New York Times:
A new website, called Hacker’s List, seeks to match hackers with people looking to gain access to email accounts, take down unflattering photos from a website or gain access to a company’s database. In less than three months of operation, over 500 hacking jobs have been put out to bid on the site, with hackers vying for the right to do the dirty work.
This is tricky, both ethically and from a legal standpoint. Like torrent sites that offer perfectly legal technology that enable you to do something that crosses legal boundaries, Hacker’s List itself is just a classified ads web site. What you do with it is your business.
A few more bits and pieces. Here’s how they make money:
It is done anonymously, with the website’s operator collecting a fee on each completed assignment. The site offers to hold a customer’s payment in escrow until the task is completed.
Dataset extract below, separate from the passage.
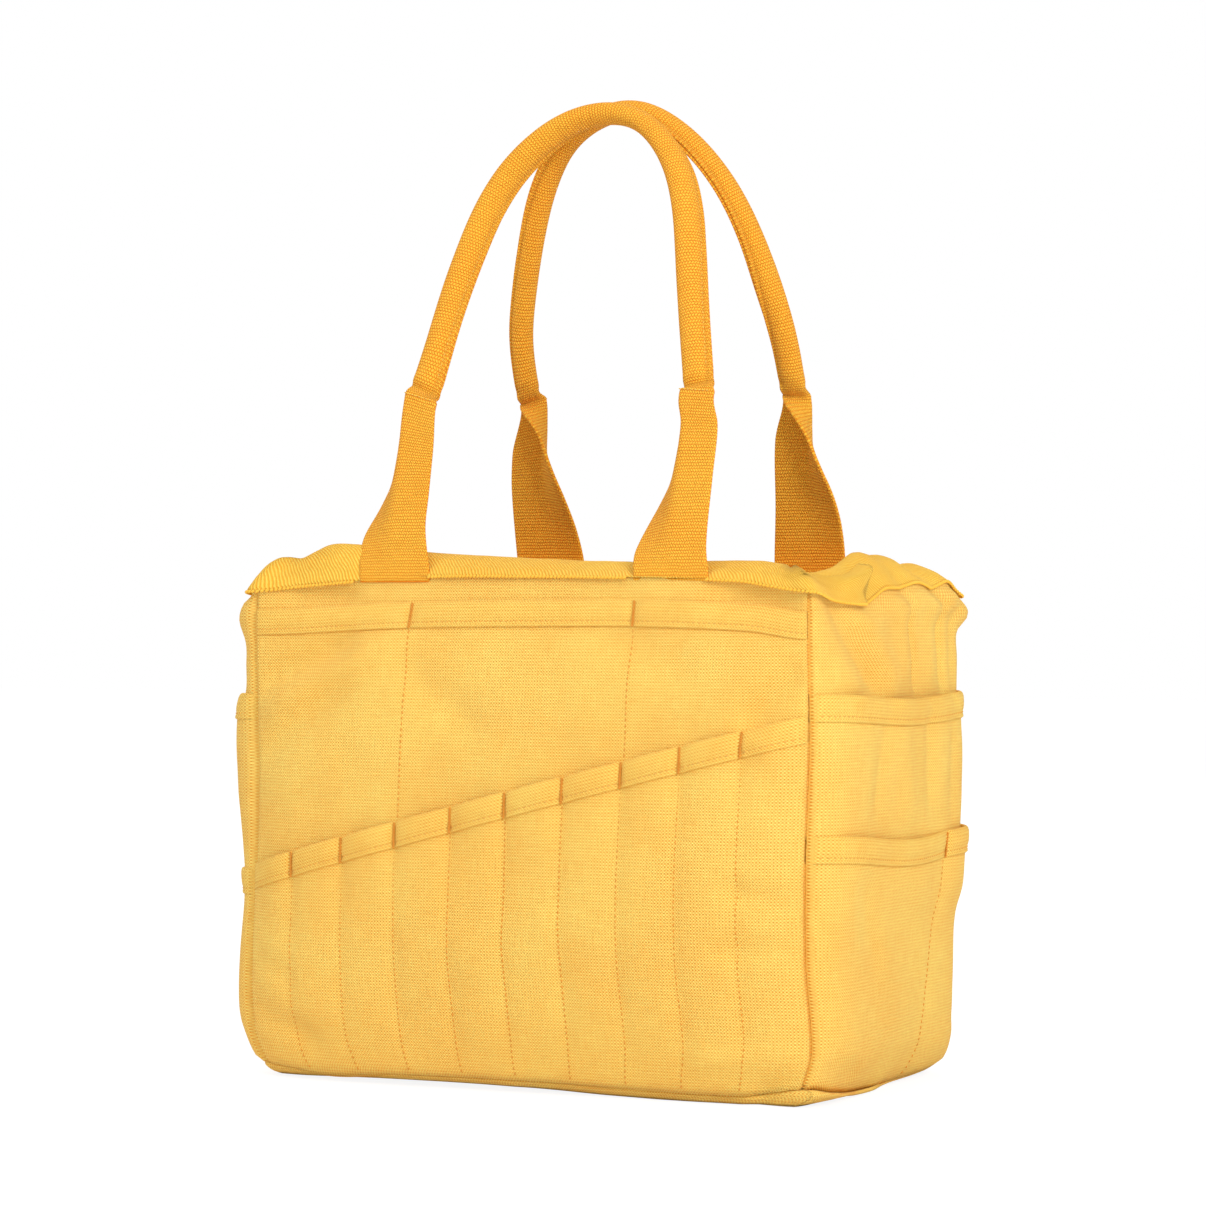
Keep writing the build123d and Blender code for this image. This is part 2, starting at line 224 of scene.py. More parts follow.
def folds(wall, t, z):
    """The cloth's own folds and slack on a wall."""
    u = t * HALF[wall]
    place = 1 + 6 * WALLS.index(wall)  # each wall's slack is drawn from its own part of the noise
    slack = 1.5 * noise.noise(Vector((u / 46, z / 60, place)))
    slack += 0.5 * noise.noise(Vector((u / 17, z / 23, 31)))
    mirrored = -u if wall == LEFT else u
    deeper, wider = 1.0, 1.0
    if wall == FRONT:
        deeper = 1.9 if z < 215 else 1.3
    if wall in (RIGHT, LEFT):
        deeper = 1.2 * (1 - 0.55 * ease((z - 218) / 16))
        wider = 1.2
    for start, end, depth, width in FOLDS[wall]:
        slack += crease(mirrored, z, start, end, depth * deeper, width * wider)
    return slack


def bag_point(wall, t, z, lift=0.0, groove=3.4):
    """A point on the canvas, standing off it by lift. Both walls fold in by groove at a corner seam."""
    first, last = (CORNERS[name] for name in ENDS[wall])
    height = z / seam_height(wall, t) * full_height
    a = Vector((through(height, first[0]), through(height, first[1]), z))
    b = Vector((through(height, last[0]), through(height, last[1]), z))
    inside = clamp(t, -1, 1)
    swell, squareness = BULGE[wall]
    held = 1 - abs(inside) ** squareness
    loose = 1 - abs(inside) ** 12
    out = through(height, swell) * held + folds(wall, inside, z) * loose
    rolled = 1.3 * (1 - ease((z - foot_height(wall, inside)) / 3.5))
    point = a.lerp(b, (inside + 1) / 2) + OUT[wall] * (out - rolled + lift * (0.35 + 0.65 * loose))
    side = 1 if t > 0 else -1
    inward = (-OUT[wall] - side * ALONG[wall]).normalized()
    point += inward * groove * (1 - ease(HALF[wall] * (1 - abs(inside)) / 2.0)) ** 1.2
    if abs(t) > 1:  # the seam allowance, turned in along the corner's diagonal
        away = (OUT[wall] - side * ALONG[wall]).normalized()
        point += inward * (abs(t) - 1) * HALF[wall] - away * 0.12
    return point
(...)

And here are a few examples:
A man in Sweden says he will pay up to $2,000 to anyone who can break into his landlord’s website. A woman in California says she will pay $500 for someone to hack into her boyfriend’s Facebook and Gmail accounts to see if he is cheating on her.
a bidder who claimed to be living in Australia would be willing to pay up to $2,000 to get a list of clients from a competitor’s database, according to a recent post by the bidder.
“I want the client lists from a competitors database. I want to know who their customers are, and how much they are charging them,” the bidder wrote.
Others posting job offers on the website were looking for hackers to scrub the Internet of embarrassing photos and stories, retrieve a lost password or change a school grade.